**DO THIS**
Starting with the line that contains "doc.recompute()" and stopping after the line that contains "points = [vertex.co", output every line exactly as it stands.

───── INFORMATION SUPPLIED ─────

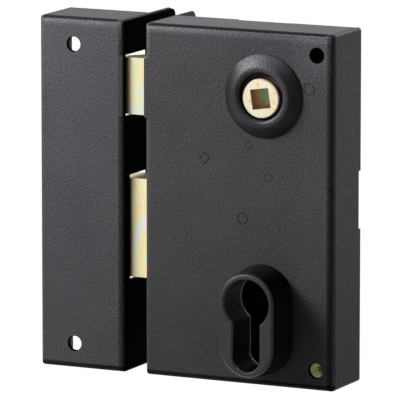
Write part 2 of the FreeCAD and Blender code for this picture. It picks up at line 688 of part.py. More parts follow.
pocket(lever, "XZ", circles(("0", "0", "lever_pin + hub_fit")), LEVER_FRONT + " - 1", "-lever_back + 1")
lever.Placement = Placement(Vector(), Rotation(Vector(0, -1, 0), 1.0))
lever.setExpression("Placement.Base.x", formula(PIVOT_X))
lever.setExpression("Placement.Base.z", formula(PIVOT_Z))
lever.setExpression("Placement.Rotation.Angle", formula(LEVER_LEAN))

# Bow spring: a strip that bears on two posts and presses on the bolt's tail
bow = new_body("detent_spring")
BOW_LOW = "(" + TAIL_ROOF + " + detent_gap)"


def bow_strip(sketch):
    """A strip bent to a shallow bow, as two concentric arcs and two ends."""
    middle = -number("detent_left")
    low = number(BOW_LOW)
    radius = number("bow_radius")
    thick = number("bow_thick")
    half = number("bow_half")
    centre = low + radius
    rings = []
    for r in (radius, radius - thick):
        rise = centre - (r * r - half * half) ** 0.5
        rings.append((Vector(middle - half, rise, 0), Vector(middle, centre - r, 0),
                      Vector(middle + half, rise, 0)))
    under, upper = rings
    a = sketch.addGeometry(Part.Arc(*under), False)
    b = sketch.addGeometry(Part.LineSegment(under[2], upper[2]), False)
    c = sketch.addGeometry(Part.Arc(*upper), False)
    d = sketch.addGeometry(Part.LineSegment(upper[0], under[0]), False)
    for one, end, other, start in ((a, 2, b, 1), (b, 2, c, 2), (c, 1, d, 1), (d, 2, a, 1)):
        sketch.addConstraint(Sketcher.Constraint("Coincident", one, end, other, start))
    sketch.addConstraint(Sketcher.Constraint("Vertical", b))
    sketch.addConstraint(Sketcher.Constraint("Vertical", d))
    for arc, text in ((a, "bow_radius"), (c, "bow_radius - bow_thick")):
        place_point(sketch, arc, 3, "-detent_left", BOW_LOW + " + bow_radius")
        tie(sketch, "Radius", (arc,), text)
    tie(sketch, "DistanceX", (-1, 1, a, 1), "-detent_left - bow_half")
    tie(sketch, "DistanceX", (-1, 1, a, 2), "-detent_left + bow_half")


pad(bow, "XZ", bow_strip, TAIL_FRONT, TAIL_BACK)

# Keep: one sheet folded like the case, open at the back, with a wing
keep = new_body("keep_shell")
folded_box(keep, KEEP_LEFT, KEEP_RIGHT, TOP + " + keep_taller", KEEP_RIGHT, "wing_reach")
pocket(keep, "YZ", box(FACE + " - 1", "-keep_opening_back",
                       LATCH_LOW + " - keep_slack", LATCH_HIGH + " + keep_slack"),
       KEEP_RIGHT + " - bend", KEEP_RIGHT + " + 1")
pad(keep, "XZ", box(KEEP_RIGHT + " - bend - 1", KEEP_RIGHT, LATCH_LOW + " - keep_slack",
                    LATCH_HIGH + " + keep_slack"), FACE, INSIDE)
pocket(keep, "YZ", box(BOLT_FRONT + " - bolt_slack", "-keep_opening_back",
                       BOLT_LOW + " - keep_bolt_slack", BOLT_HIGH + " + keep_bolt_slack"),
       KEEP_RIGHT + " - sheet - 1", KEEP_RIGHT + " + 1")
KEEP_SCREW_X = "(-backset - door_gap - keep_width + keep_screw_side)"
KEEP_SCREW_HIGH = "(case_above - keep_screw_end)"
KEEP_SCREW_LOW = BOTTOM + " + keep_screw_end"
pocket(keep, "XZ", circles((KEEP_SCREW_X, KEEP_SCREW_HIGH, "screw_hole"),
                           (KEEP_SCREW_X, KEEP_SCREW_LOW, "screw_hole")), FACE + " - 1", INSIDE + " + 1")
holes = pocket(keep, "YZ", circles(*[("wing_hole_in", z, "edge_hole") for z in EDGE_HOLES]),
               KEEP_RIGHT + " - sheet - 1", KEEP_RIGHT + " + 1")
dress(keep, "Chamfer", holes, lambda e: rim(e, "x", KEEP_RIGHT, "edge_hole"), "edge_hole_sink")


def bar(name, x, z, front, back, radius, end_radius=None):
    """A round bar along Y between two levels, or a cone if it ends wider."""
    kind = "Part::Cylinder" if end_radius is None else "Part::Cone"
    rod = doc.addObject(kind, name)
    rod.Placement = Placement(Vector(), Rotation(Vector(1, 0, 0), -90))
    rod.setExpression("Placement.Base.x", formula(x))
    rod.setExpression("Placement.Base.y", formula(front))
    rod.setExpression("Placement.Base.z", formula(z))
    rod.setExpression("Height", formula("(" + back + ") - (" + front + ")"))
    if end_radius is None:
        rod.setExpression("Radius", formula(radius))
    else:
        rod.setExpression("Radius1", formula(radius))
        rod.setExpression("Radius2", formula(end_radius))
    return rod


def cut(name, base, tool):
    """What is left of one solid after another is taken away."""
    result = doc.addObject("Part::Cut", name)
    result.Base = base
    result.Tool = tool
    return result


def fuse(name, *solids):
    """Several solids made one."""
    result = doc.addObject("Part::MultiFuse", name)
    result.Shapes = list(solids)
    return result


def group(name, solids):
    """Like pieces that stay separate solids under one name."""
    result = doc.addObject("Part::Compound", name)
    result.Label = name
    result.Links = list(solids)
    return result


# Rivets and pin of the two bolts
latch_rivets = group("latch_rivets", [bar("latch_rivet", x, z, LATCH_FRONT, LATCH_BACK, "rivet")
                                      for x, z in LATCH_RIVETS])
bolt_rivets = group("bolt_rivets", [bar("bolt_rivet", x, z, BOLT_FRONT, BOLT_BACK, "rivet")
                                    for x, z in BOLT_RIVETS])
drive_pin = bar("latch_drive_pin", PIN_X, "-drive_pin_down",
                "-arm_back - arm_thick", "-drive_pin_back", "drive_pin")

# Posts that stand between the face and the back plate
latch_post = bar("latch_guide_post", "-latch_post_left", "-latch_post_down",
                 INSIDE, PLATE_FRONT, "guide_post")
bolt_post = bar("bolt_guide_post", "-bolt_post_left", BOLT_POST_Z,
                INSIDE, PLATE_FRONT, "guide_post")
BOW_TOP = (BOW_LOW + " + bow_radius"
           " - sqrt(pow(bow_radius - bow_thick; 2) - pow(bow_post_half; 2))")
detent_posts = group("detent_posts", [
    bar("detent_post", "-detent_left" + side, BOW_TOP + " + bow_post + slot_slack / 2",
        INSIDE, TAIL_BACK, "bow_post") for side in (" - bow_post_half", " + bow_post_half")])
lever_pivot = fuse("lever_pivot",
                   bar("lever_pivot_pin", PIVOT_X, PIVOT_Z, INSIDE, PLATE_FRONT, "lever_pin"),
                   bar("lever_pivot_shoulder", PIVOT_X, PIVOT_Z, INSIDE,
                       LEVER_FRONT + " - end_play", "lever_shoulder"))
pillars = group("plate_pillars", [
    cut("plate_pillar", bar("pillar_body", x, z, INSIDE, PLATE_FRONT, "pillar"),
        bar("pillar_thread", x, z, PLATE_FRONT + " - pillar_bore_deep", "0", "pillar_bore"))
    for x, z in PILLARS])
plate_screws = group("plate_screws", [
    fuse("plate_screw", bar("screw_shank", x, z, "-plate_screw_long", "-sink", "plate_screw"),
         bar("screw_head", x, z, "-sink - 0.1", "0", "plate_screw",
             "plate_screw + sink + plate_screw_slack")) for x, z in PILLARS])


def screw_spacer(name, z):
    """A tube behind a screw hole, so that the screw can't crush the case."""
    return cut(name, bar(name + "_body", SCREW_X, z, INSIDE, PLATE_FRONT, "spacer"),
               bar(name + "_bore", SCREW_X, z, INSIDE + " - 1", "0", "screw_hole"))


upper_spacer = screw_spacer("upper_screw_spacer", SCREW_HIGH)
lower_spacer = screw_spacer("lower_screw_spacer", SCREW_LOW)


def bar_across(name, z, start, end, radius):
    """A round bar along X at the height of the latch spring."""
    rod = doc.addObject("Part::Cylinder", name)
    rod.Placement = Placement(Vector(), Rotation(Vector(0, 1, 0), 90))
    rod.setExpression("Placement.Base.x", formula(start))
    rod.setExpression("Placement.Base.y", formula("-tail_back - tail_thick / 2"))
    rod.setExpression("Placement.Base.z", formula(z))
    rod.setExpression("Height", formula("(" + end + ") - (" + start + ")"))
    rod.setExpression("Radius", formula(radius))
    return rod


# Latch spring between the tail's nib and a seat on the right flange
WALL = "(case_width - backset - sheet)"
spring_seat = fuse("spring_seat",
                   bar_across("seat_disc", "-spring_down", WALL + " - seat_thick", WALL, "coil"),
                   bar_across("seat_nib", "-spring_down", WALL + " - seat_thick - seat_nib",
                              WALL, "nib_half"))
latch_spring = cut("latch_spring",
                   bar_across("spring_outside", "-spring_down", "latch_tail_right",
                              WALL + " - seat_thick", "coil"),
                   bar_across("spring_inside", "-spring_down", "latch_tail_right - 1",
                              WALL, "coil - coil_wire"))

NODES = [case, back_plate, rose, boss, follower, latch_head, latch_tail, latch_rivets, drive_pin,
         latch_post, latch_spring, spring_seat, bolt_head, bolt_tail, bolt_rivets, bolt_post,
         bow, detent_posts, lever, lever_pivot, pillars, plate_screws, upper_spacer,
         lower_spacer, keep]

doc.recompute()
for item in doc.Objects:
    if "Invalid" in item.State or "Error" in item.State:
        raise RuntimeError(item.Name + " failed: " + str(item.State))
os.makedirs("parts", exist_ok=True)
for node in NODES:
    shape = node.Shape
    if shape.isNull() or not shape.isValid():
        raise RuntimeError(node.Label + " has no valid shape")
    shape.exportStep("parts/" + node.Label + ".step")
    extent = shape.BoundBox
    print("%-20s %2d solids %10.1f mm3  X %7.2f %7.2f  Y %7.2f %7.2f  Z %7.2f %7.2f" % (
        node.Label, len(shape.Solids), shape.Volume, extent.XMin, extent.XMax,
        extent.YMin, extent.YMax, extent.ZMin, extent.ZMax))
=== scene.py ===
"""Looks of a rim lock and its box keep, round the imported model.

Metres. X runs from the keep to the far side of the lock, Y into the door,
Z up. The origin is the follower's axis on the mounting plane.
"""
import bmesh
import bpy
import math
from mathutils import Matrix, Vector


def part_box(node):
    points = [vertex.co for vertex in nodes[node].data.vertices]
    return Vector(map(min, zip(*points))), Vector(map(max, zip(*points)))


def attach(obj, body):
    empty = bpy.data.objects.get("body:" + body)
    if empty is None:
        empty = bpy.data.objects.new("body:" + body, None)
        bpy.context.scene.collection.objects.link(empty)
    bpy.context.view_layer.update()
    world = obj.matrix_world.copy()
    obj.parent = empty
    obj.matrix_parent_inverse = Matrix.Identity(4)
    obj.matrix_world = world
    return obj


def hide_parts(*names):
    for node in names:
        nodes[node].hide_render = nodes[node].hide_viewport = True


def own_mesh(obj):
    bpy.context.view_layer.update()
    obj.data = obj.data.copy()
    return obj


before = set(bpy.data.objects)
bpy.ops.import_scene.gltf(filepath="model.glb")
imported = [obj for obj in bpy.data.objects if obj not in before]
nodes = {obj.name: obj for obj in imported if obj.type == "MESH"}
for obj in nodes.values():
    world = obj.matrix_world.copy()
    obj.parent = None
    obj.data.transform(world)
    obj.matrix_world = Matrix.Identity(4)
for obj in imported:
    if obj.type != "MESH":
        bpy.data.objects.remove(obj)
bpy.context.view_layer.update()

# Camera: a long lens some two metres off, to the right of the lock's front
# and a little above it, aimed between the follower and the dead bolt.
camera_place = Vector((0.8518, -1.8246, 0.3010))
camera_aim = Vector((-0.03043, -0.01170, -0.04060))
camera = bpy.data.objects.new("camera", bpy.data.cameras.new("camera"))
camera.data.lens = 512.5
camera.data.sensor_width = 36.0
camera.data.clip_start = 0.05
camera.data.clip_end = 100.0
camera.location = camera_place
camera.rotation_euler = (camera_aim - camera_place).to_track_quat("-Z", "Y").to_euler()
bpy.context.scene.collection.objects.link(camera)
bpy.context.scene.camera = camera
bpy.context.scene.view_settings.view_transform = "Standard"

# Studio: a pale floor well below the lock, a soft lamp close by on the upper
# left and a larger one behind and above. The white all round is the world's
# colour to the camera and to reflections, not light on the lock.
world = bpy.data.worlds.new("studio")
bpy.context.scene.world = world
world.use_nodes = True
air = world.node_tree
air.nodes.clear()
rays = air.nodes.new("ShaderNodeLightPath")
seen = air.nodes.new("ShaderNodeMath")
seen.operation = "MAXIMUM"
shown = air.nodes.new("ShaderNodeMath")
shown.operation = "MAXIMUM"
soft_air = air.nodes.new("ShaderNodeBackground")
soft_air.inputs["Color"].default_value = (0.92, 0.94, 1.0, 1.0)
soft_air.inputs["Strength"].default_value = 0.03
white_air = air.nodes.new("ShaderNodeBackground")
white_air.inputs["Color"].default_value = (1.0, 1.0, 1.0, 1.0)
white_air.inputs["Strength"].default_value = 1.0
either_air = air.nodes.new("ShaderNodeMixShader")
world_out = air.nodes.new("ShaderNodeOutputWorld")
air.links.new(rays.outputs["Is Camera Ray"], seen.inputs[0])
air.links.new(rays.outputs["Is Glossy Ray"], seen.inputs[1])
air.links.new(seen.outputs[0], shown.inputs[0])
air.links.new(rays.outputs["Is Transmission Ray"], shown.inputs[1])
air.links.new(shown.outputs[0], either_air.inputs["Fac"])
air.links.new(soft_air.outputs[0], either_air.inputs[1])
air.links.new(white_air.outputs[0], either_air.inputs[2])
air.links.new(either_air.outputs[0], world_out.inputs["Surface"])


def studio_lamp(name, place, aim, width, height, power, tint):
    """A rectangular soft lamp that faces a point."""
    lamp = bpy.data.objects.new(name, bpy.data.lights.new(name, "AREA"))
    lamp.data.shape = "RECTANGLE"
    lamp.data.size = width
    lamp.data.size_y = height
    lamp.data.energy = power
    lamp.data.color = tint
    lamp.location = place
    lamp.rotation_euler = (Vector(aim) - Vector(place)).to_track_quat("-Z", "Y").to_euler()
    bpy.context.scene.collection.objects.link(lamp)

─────

**OUTPUT OF THE EXERCISE**
doc.recompute()
for item in doc.Objects:
    if "Invalid" in item.State or "Error" in item.State:
        raise RuntimeError(item.Name + " failed: " + str(item.State))
os.makedirs("parts", exist_ok=True)
for node in NODES:
    shape = node.Shape
    if shape.isNull() or not shape.isValid():
        raise RuntimeError(node.Label + " has no valid shape")
    shape.exportStep("parts/" + node.Label + ".step")
    extent = shape.BoundBox
    print("%-20s %2d solids %10.1f mm3  X %7.2f %7.2f  Y %7.2f %7.2f  Z %7.2f %7.2f" % (
        node.Label, len(shape.Solids), shape.Volume, extent.XMin, extent.XMax,
        extent.YMin, extent.YMax, extent.ZMin, extent.ZMax))
=== scene.py ===
"""Looks of a rim lock and its box keep, round the imported model.

Metres. X runs from the keep to the far side of the lock, Y into the door,
Z up. The origin is the follower's axis on the mounting plane.
"""
import bmesh
import bpy
import math
from mathutils import Matrix, Vector


def part_box(node):
    points = [vertex.co for vertex in nodes[node].data.vertices]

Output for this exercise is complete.